- _Directions_
Collect all the lines that mention the word "limits".

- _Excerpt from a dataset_
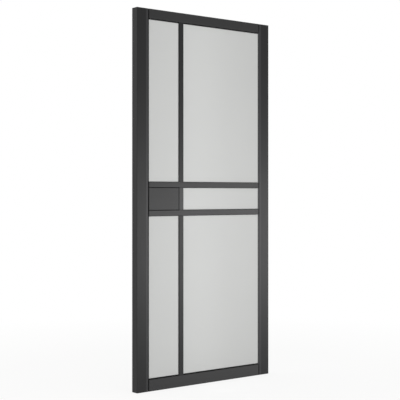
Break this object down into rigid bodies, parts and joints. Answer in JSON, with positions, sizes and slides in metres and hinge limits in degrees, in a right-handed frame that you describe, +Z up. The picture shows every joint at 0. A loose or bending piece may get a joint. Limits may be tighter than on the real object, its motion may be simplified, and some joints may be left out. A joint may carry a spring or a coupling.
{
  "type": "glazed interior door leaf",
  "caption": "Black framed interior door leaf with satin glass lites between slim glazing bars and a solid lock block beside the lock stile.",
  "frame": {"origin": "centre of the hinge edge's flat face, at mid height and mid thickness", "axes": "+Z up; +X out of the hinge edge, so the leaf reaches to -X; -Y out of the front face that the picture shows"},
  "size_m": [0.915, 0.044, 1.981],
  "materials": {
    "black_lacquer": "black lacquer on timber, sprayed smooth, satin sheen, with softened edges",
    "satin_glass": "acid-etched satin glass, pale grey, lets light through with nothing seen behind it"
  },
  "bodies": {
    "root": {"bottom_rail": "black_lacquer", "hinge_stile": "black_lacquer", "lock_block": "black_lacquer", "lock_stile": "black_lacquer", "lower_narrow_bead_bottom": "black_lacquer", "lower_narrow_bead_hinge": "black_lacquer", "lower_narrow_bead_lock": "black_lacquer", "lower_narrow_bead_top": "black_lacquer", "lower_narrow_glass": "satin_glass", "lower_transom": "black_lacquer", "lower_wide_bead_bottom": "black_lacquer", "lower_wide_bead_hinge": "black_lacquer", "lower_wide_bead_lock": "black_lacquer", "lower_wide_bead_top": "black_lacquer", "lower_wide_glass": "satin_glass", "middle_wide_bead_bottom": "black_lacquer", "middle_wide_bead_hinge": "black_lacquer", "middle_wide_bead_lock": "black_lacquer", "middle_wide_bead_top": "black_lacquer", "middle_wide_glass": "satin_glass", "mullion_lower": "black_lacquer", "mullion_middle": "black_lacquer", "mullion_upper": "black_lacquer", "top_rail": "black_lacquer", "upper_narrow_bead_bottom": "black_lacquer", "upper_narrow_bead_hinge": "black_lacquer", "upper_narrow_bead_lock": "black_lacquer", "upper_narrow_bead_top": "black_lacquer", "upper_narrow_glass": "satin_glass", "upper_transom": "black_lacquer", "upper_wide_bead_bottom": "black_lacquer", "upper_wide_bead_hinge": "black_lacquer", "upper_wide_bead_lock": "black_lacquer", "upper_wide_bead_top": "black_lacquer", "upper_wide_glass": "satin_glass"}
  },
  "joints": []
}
---
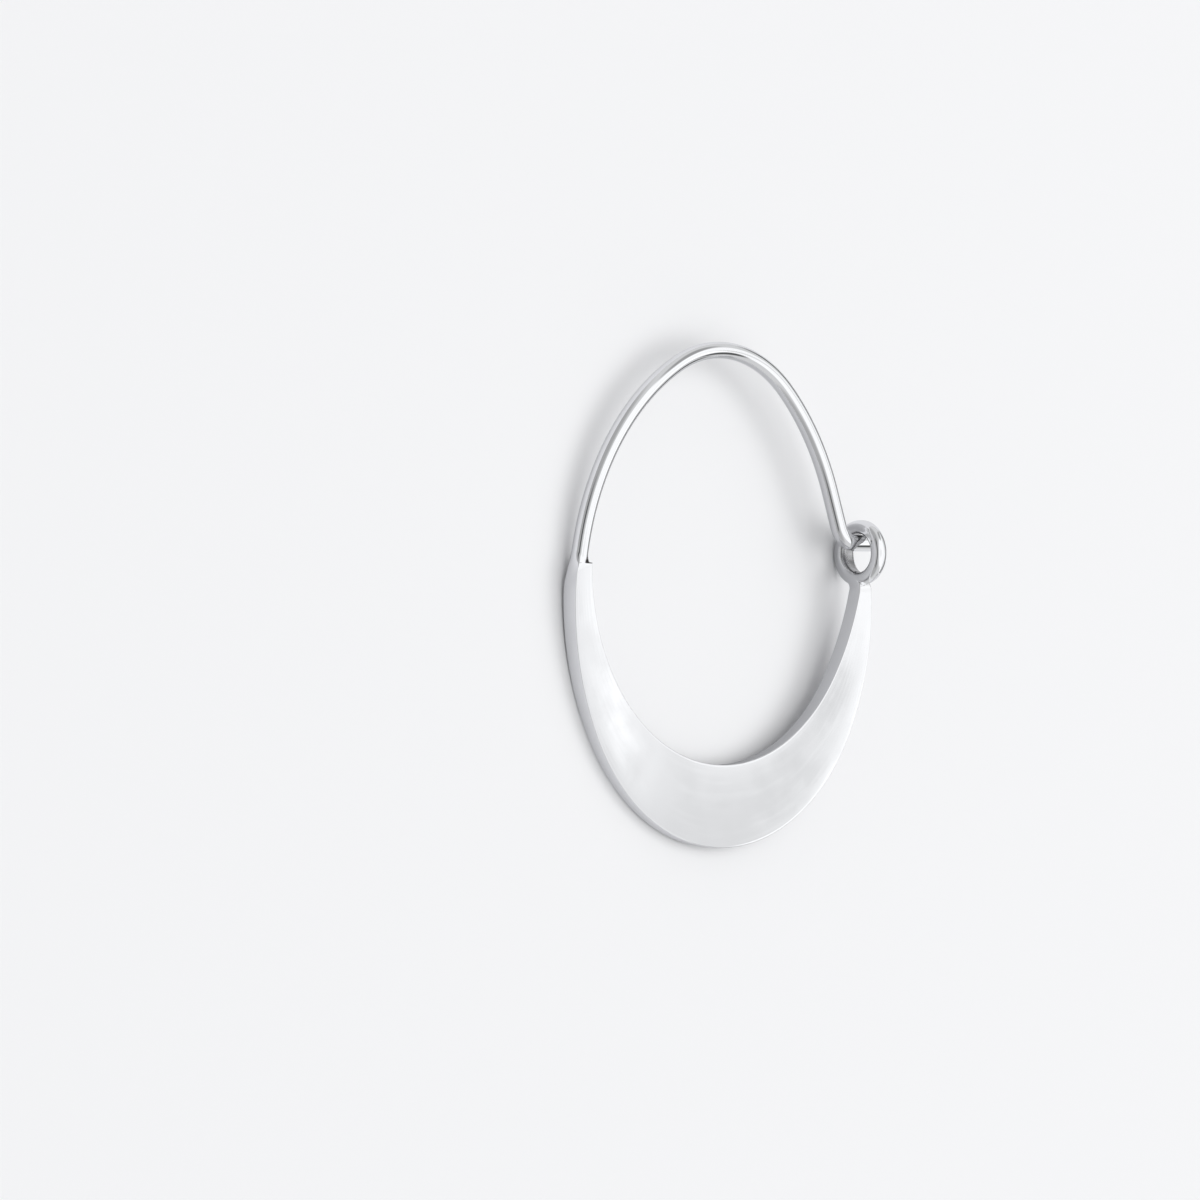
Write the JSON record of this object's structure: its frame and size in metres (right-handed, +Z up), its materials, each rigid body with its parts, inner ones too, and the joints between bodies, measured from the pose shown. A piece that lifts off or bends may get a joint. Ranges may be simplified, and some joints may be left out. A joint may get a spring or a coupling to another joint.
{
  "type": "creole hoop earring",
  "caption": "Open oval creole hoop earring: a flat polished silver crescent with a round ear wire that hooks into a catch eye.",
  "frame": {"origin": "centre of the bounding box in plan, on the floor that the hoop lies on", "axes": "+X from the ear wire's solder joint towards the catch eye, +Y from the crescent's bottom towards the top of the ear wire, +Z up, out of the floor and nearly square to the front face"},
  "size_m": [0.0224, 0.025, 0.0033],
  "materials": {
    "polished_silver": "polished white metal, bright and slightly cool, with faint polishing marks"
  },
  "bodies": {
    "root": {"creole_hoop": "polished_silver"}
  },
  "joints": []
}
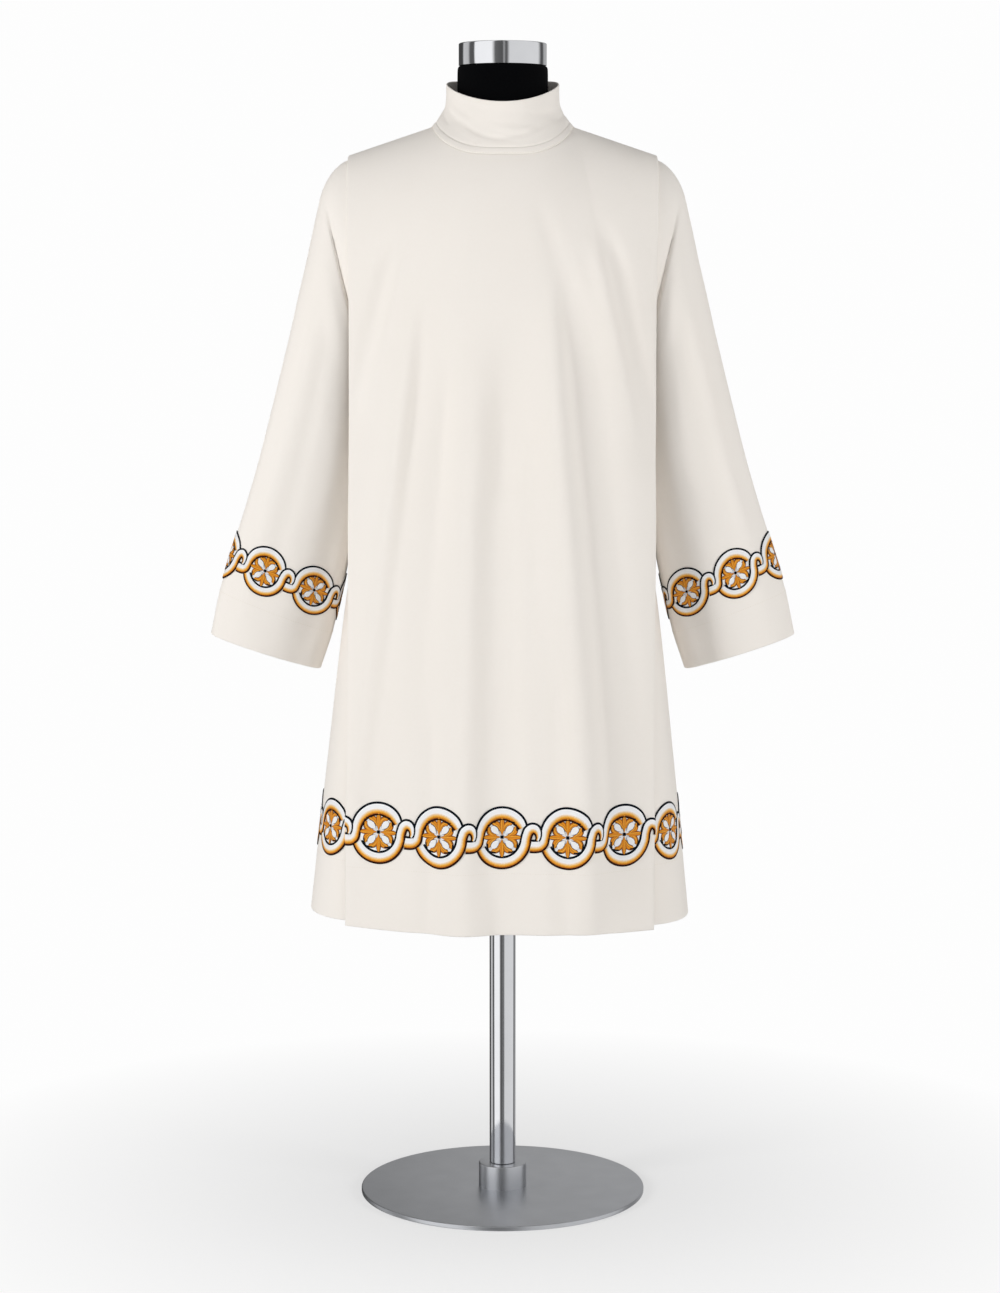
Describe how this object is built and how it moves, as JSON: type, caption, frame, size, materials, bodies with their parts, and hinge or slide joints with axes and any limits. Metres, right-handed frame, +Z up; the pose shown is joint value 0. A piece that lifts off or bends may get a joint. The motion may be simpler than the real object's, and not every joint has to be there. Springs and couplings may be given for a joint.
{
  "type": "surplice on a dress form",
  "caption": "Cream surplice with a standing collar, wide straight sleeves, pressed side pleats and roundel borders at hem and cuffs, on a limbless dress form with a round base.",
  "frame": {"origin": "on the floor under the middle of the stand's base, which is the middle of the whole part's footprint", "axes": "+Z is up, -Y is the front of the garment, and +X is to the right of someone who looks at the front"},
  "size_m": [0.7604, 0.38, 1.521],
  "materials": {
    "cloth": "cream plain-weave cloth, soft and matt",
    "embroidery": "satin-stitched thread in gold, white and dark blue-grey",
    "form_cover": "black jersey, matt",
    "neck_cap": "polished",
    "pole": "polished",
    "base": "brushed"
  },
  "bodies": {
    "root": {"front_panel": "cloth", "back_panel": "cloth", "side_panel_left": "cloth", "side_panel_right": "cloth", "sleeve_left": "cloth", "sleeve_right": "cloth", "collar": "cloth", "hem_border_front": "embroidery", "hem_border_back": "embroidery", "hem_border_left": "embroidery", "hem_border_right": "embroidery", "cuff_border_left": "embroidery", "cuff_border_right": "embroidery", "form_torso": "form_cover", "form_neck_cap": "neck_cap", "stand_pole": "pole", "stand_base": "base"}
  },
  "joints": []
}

- _Result of the task_
Break this object down into rigid bodies, parts and joints. Answer in JSON, with positions, sizes and slides in metres and hinge limits in degrees, in a right-handed frame that you describe, +Z up. The picture shows every joint at 0. A loose or bending piece may get a joint. Limits may be tighter than on the real object, its motion may be simplified, and some joints may be left out. A joint may carry a spring or a coupling.
Describe how this object is built and how it moves, as JSON: type, caption, frame, size, materials, bodies with their parts, and hinge or slide joints with axes and any limits. Metres, right-handed frame, +Z up; the pose shown is joint value 0. A piece that lifts off or bends may get a joint. The motion may be simpler than the real object's, and not every joint has to be there. Springs and couplings may be given for a joint.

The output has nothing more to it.